More than anything, Yahoo just got left behind.

Its revenue was more or less equal to Google's in 2006. Then it went into slow and modest decline as Google exploded. Yahoo now brings in fewer sales per employee than Twitter, Alphabet (which owns Google), or Facebook, and it's become more and more expensive for Yahoo to pull in users from other partners. Google and Facebook now account for over half the digital ad market, and adding Yahoo will bring Verizon to just 5.2 percent or thereabouts.

Yahoo also arguably missed the boat at a few key moments. Google snatched up YouTube after Yahoo failed to, and also beat them to the punch when it came to buying the right to sell ads through AOL and MySpace. And as those websites deflated, Google was well positioned to just keep expanding.

In Yahoo's defense, anticipating the future is hard. "Facebook is a nice small business," as one analyst told The New York Times in 2006. "I would prefer they [Yahoo] spend less than $1 billion for it."

Nor can any of this be laid at Mayer's feet. Her approach to reviving Yahoo, while scattershot, was an extension of efforts Yahoo had been making for a while: attempting to compete against Google as a search engine, against MySpace as a social network, against ESPN as a sports news site, against AOL as a messenger, and more. Unlike Google, which just worked to become the world's premiere search engine, or Facebook, which just worked to become the world's premiere social network, Yahoo's lack of focus was already infamous before Mayer arrived. She was dealt an arguably unwinnable hand, making her the latest in a recurring pattern of female CEOs who are handed the reins of already destined-to-fail companies just in time for things to blow up.

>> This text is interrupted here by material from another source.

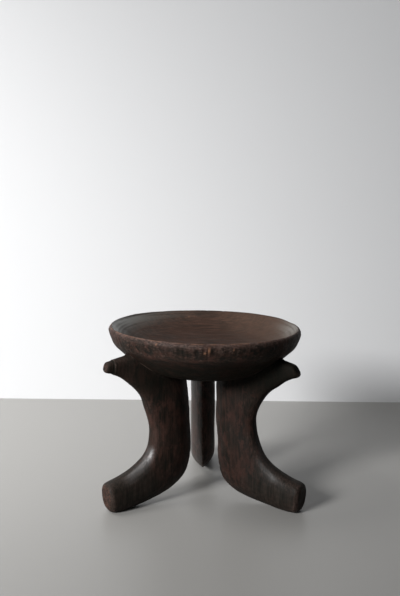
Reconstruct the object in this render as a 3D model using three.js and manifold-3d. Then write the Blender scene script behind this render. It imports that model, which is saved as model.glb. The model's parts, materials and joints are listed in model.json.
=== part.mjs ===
// A low three-legged stool carved from one block of dark hardwood: a dished round seat over three
// C-shaped legs, each with a spur that points out under the rim and a foot that sweeps out to the floor.
// Millimetres, +Z up, standing on the floor. The back leg points along +Y.
import * as THREE from "three";
import { mergeVertices } from "three/addons/utils/BufferGeometryUtils.js";
import Module from "manifold-3d";

const wasm = await Module();
wasm.setup();

// Driving dimensions.
const RIM_RADIUS = 150; // the seat's widest circle
const HEIGHT = 269; // floor to the top of the rim
const SEAT_DEPTH = 75.5; // top of the rim to the underside's lowest point
const DISH_DEPTH = 31; // top of the rim to the middle of the dish
const LEG_HALF_WIDTH = 18; // half of a leg's tangential width
const CARVED_SLOPE = Math.tan(THREE.MathUtils.degToRad(1.16)); // the top was carved out of level, high on -X
const SEAT_OFFSET = 2; // the seat's middle lies this far to +X of the legs' middle
const SEAM = 0.3; // gap kept between the seat and a leg's top

// Each leg's direction in degrees and how far out its spur reaches. The carver made no two alike:
// spurDrop lowers the middle of the spur's underside, root, waist and ankle move the leg's
// [outer, inner] outlines outwards there, kneeDrop lowers its knee, footReach makes the foot longer,
// and widen multiplies the leg's width.
const LEGS = [
  {
    name: "leg_left",
    azimuth: 212,
    spurReach: 170.5,
    spurDrop: -0.4,
    root: [2.4, -1.5],
    waist: [3.6, 0],
    ankle: [-3, -2.2],
    kneeDrop: 0,
    footReach: 0,
    widen: 1,
  },
  {
    name: "leg_right",
    azimuth: 328,
    spurReach: 165.8,
    spurDrop: 2.8,
    root: [1.2, -10.5],
    waist: [-3.6, -3.4],
    ankle: [1, 3.2],
    kneeDrop: 7.5,
    footReach: 1.5,
    widen: 1,
  },
  {
    name: "leg_back",
    azimuth: 90.5,
    spurReach: 168,
    spurDrop: 0,
    root: [0, 0],
    waist: [0, 0],
    ankle: [0, 0],
    kneeDrop: 0,
    footReach: 0,
    widen: 1.08,
  },
];

const SEAT_SEGMENTS = 72;
const LEG_SEGMENTS = { around: 24, along: 51 };

const DARK_WOOD = { color: 0x33261f, roughness: 0.55, metalness: 0 };

// ---- Shaping helpers -------------------------------------------------------------------------------

const mix = (a, b, t) => a + (b - a) * t;
const { smoothstep } = THREE.MathUtils;
const power = (value, exponent) => Math.sign(value) * Math.abs(value) ** exponent;

// Moves every vertex of a geometry to place(x, y, z), keeping only its positions and faces.
function reshape(geometry, place) {
  geometry.deleteAttribute("normal");
  geometry.deleteAttribute("uv");
  const position = geometry.getAttribute("position");
  for (let i = 0; i < position.count; i++) {
    position.setXYZ(i, ...place(position.getX(i), position.getY(i), position.getZ(i)));
  }
  return geometry;
}

// A unit cylinder whose rings become sections: share runs from 0 at its first end to 1 at its last,
// and (across, side) is the vertex's place on the unit circle, or the middle of an end.
function loft({ around, along }, place) {
  const cylinder = new THREE.CylinderGeometry(1, 1, 1, around, along);
  return reshape(cylinder, (x, y, z) => place(0.5 - y, x, -z));
}

// A point of a section with rounded corners; a higher exponent is squarer.
function rounded(across, side, exponent) {
  return [power(across, 2 / exponent), power(side, 2 / exponent)];
}

// A smooth curve through [r, z] points, read at a share of the way through them.
function outline(points) {
  const curve = new THREE.CatmullRomCurve3(
    points.map(([r, z]) => new THREE.Vector3(r, 0, z)),
    false,
    "centripetal",
  );
  return (share) => curve.getPoint(share);
}

// ---- Solids ----------------------------------------------------------------------------------------

function toSolid(geometry) {
  const merged = mergeVertices(geometry, 1e-3);
  const vertProperties = new Float32Array(merged.getAttribute("position").array);
  const triVerts = new Uint32Array(merged.index.array);
  return new wasm.Manifold(new wasm.Mesh({ numProp: 3, vertProperties, triVerts }));
}

function toGeometry(solid) {
  const { vertProperties, triVerts } = solid.getMesh();
  const geometry = new THREE.BufferGeometry();
  geometry.setAttribute("position", new THREE.BufferAttribute(vertProperties, 3));
  geometry.setIndex(new THREE.BufferAttribute(triVerts, 1));
  return geometry;
}

// Tips the seat and spurs out of level by CARVED_SLOPE, fading out down the legs. azimuth is the
// direction, in radians, that the geometry's own +X points in.
function tipTop(geometry, azimuth) {
  const FADE_LOW = 130;
  const FADE_HIGH = 215;
  return reshape(geometry, (x, y, z) => {
    const worldX = x * Math.cos(azimuth) - y * Math.sin(azimuth);
    return [x, y, z - CARVED_SLOPE * worldX * smoothstep(z, FADE_LOW, FADE_HIGH)];
  });
}

// ---- Seat ------------------------------------------------------------------------------------------

// The seat turned about its middle, grown by clearance on its underside and sides.
function seatGeometry(clearance = 0) {
  const bottom = HEIGHT - SEAT_DEPTH;
  const floor = HEIGHT - DISH_DEPTH;
  const underside = [
    [0, bottom],
    [40, bottom + 1],
    [68, bottom + 3.2],
    [87, bottom + 7.8],
    [101.5, bottom + 14.8],
    [119.5, bottom + 28],
    [134.5, bottom + 41],
    [142.3, bottom + 48.5], // the shoulder between the cone and the side band
    [147, bottom + 59.5],
    [RIM_RADIUS, HEIGHT - 7.5],
  ].map(([r, z]) => [r === 0 ? 0 : r + clearance, z - clearance]);
  const top = [
    [RIM_RADIUS - 1, HEIGHT - 2.5],
    [RIM_RADIUS - 4, HEIGHT], // the rim's crest
    [RIM_RADIUS - 6.5, HEIGHT - 1.5],
    [RIM_RADIUS - 10, HEIGHT - 5],
    [126, HEIGHT - 14.8],
    [112.5, HEIGHT - 21],
    [97, HEIGHT - 25.3], // foot of the dish's wall
    [70, floor + 2.6],
    [35, floor + 0.8],
    [0, floor],
  ];
  const profile = [...underside, ...top].map(([r, z]) => new THREE.Vector2(r, z));
  const lathe = new THREE.LatheGeometry(profile, SEAT_SEGMENTS);
  return reshape(lathe, (x, y, z) => [x + SEAT_OFFSET, -z, y]);
}

function seat() {
  return tipTop(seatGeometry(), 0);
}

// ---- Legs ------------------------------------------------------------------------------------------

// A leg is one C-shaped sweep in its own upright plane, from its spur's tip to its foot's end. Each
// station has a point [r, z] on the outer, hollow side of the C and one on the inner, bulging side.
// Where spur or foot is given, it is how far out along the spur or foot the station is, as a share. The
// floor cuts the bottom of the foot off flat, so the last but one inner point lies below it. The first
// and last stations are smaller than their neighbours, for the worn corners of the two ends.
const STATIONS = [
  { outer: [170, 213], inner: [170, 225], halfWidth: 7.2, spur: 1 },
  { outer: [168, 210.6], inner: [168, 227], halfWidth: 9, spur: 0.97 },
  { outer: [157, 208], inner: [156, 229.5], halfWidth: 9.7, spur: 0.8 },
  { outer: [144, 202], inner: [142, 232.5], halfWidth: 11.2, spur: 0.6 },
  { outer: [130, 191.5], inner: [124, 236], halfWidth: 14, spur: 0.3 },
  { outer: [118, 180.5], inner: [100, 236.5], halfWidth: 16.8 },
  { outer: [108.5, 168], inner: [72, 231] },
  { outer: [101, 150.5], inner: [43, 213] },
  { outer: [95.8, 134], inner: [32.5, 187] },
  { outer: [94.2, 118], inner: [27.8, 157] },
  { outer: [96, 103], inner: [25.2, 125] },
  { outer: [101, 88], inner: [24.8, 93] },
  { outer: [109.5, 74.5], inner: [26.2, 61] },
  { outer: [121.3, 64.6], inner: [36.5, 34.5] },
  { outer: [136.3, 56], inner: [65, 14.5] },
  { outer: [153.2, 49], inner: [115, 1.5], foot: 0.4 },
  { outer: [170.5, 43.4], inner: [164.5, -1.5], foot: 1 },
  { outer: [173.5, 38.5], inner: [170.5, 5.5], halfWidth: 14.2, foot: 1 },
];

// Where the root, the waist, the ankle and the knee are, and how far up and down each reaches.
const ROOT = { z: 203, spread: 32 };
const WAIST = { z: 142, spread: 24 };
const ANKLE = { z: 81, spread: 17 };
const KNEE = { z: 26, spread: 16 };

// The inner side of a leg has a soft ridge down its middle, which fades in under the seat and mostly
// out along the foot.
const RIDGE_FADE_SPUR = [60, 120];
const RIDGE_FADE_FOOT = [80, 150];
const RIDGE_LEFT_IN_FOOT = 0.3;
const RIDGE_SHARPNESS = 2.2;
const SECTION_EXPONENT = 2.7;

const bump = (z, { z: middle, spread }) => Math.exp(-(((z - middle) / spread) ** 2));

// One leg's outer or inner outline.
function legOutline(side, { spurReach, spurDrop, root, waist, ankle, kneeDrop, footReach }) {
  const isOuter = side === "outer";
  const i = isOuter ? 0 : 1;
  const points = STATIONS.map(({ [side]: [r, z], spur = 0, foot = 0 }) => {
    const stretch = spur * (spurReach - STATIONS[0].outer[0]) + foot * footReach;
    const carved = root[i] * bump(z, ROOT) + waist[i] * bump(z, WAIST) + ankle[i] * bump(z, ANKLE);
    const drop = isOuter ? 4 * spur * (1 - spur) * spurDrop : kneeDrop * bump(z, KNEE);
    return [r + stretch + carved, z - drop];
  });
  return outline(points);
}

// How strong the ridge is at a point of the inner outline, from 0 to 1.
function ridgeAt({ x: r, z }) {
  if (z > WAIST.z) {
    return 1 - smoothstep(r, ...RIDGE_FADE_SPUR);
  }
  return mix(1, RIDGE_LEFT_IN_FOOT, smoothstep(r, ...RIDGE_FADE_FOOT));
}

// A section's vertex: u runs from -1 on the inner side to 1 on the outer one, w from -1 to 1 across.
function legSection(across, side, ridge) {
  const [u, w] = rounded(across, side, SECTION_EXPONENT);
  if (across >= 0) {
    return [u, w];
  }
  const ridgeU = -((1 - Math.abs(side)) ** (1 / RIDGE_SHARPNESS));
  return [mix(u, ridgeU, ridge), mix(w, side, ridge)];
}

function legBody(spec) {
  const outerAt = legOutline("outer", spec);
  const innerAt = legOutline("inner", spec);
  const widthAt = outline(STATIONS.map(({ halfWidth = LEG_HALF_WIDTH }) => [halfWidth, 0]));
  return loft(LEG_SEGMENTS, (share, across, side) => {
    const outer = outerAt(share);
    const inner = innerAt(share);
    const [u, w] = legSection(across, side, ridgeAt(inner));
    const point = inner.lerp(outer, (1 + u) / 2);
    return [point.x, w * widthAt(share).x * spec.widen, point.z];
  });
}

// The floor as a thick slab, to wear the feet's undersides flat.
function floorSlab() {
  const DEPTH = 20;
  const slab = new THREE.BoxGeometry(500, 500, DEPTH).translate(0, 0, -DEPTH / 2);
  return toSolid(reshape(slab, (x, y, z) => [x, y, z]));
}

// A leg in its own frame, with +X pointing out.
function leg(spec) {
  const turn = THREE.MathUtils.degToRad(spec.azimuth);
  const hollow = toSolid(seatGeometry(SEAM).rotateZ(-turn));
  const carved = toSolid(legBody(spec)).subtract(hollow).subtract(floorSlab());
  return tipTop(toGeometry(carved), turn);
}

// ---- The stool -------------------------------------------------------------------------------------

function named(name, geometry) {
  const mesh = new THREE.Mesh(geometry, new THREE.MeshStandardMaterial(DARK_WOOD));
  mesh.name = name;
  geometry.computeVertexNormals();
  return mesh;
}

const carving = new THREE.Group();
carving.add(named("seat", seat()));
for (const spec of LEGS) {
  const mesh = named(spec.name, leg(spec));
  mesh.rotation.z = THREE.MathUtils.degToRad(spec.azimuth);
  carving.add(mesh);
}

// The part's origin is the middle of its box, on the floor.
const box = new THREE.Box3().setFromObject(carving, true);
const middle = box.getCenter(new THREE.Vector3());
carving.position.set(-middle.x, -middle.y, -box.min.z);

const stool = new THREE.Group();
stool.add(carving);

export default stool;
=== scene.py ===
"""The looks of a low three-legged stool carved from one block of dark wood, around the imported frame.

Everything is in metres, +Z up, in the frame's own place. The seat is turned again here with a fine grid,
and each leg is a fine copy of its CAD solid. Both are then worked over as a carver and years of use would.
"""

import json
import math

import bpy
import numpy as np
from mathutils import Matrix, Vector, noise
from mathutils.bvhtree import BVHTree


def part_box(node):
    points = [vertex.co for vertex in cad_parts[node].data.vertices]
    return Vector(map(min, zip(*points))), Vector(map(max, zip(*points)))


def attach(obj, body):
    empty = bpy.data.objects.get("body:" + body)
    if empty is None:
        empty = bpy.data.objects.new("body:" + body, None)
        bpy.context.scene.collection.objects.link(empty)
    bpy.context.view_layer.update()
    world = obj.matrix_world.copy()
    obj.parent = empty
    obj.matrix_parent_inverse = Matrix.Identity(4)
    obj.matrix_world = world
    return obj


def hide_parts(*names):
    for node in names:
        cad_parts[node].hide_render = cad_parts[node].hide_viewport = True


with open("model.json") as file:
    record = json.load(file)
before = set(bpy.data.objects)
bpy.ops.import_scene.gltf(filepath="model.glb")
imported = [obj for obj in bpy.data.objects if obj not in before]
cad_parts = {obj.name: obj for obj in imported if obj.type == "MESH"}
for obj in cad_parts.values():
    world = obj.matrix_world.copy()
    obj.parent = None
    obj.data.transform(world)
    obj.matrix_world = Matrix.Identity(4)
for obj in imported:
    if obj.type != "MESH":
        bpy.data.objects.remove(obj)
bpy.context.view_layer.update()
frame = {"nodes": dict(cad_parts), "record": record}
MM = 0.001

# ---- Places taken from the frame -------------------------------------------------------------------

SEAT_LOW, SEAT_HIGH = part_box("seat")
SEAT_MIDDLE = (SEAT_LOW + SEAT_HIGH) / 2
RIM_RADIUS = (SEAT_HIGH.x - SEAT_LOW.x) / 2
SEAT_OFFSET = 2 * MM  # the seat's middle lies this far to +X of the legs' middle
AXIS = np.array([SEAT_MIDDLE.x - SEAT_OFFSET, SEAT_MIDDLE.y])  # where the legs' middle is on plan
CARVED_SLOPE = math.tan(math.radians(1.16))  # the seat is out of level, high on -X
LIP_RADIUS = RIM_RADIUS - 4 * MM
RIM_TOP = SEAT_HIGH.z - CARVED_SLOPE * LIP_RADIUS  # the rim's height where it is level with the middle
PADS = {m["name"]: Vector(m["pos_m"]) for m in frame["record"]["mounts"]}


# ---- Numbers over many points ----------------------------------------------------------------------

def smoothstep(x, low, high):
    t = np.clip((x - low) / (high - low), 0, 1)
    return t * t * (3 - 2 * t)


def hump(x, middle, spread):
    """1 at the middle, falling smoothly to nothing at a few times the spread."""
    return np.exp(-(((x - middle) / spread) ** 2))


def unit(vectors):
    return vectors / np.maximum(np.linalg.norm(vectors, axis=-1, keepdims=True), 1e-12)


def field(points, size, seed):
    """Smooth noise from about -1 to 1. size is a feature's size in metres, or one for each axis."""
    shift = np.array([7.3, 3.1, 5.7]) * seed
    return np.array([noise.noise(Vector(p)) for p in points / np.array(size) + shift])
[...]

More than anything, Yahoo just got big in a different era, and for a different internet. Back then, the internet was the new frontier — wild and weird and a little bit scary at times — and Yahoo's web portal model was what people needed to navigate it. But then we actually explored the internet, got used to it, and found that the new approaches being pioneered by places like Google and Facebook were more useful. And technology probably played a role too: Usage of mobile devices is vastly increasing, and smartphones and tablets make web portals even more obsolete.

Yahoo just failed to keep up, as some businesses inevitably do. In a previous lifetime, that might not have ended Yahoo. But today, when shareholder demand for profits rules all, activist investors were able to get the better of the company. So now Verizon has come along to take Yahoo apart and absorb whatever useful bits it has left.

Eventually, every frontier closes. And when it does, its explorers find themselves out of a job.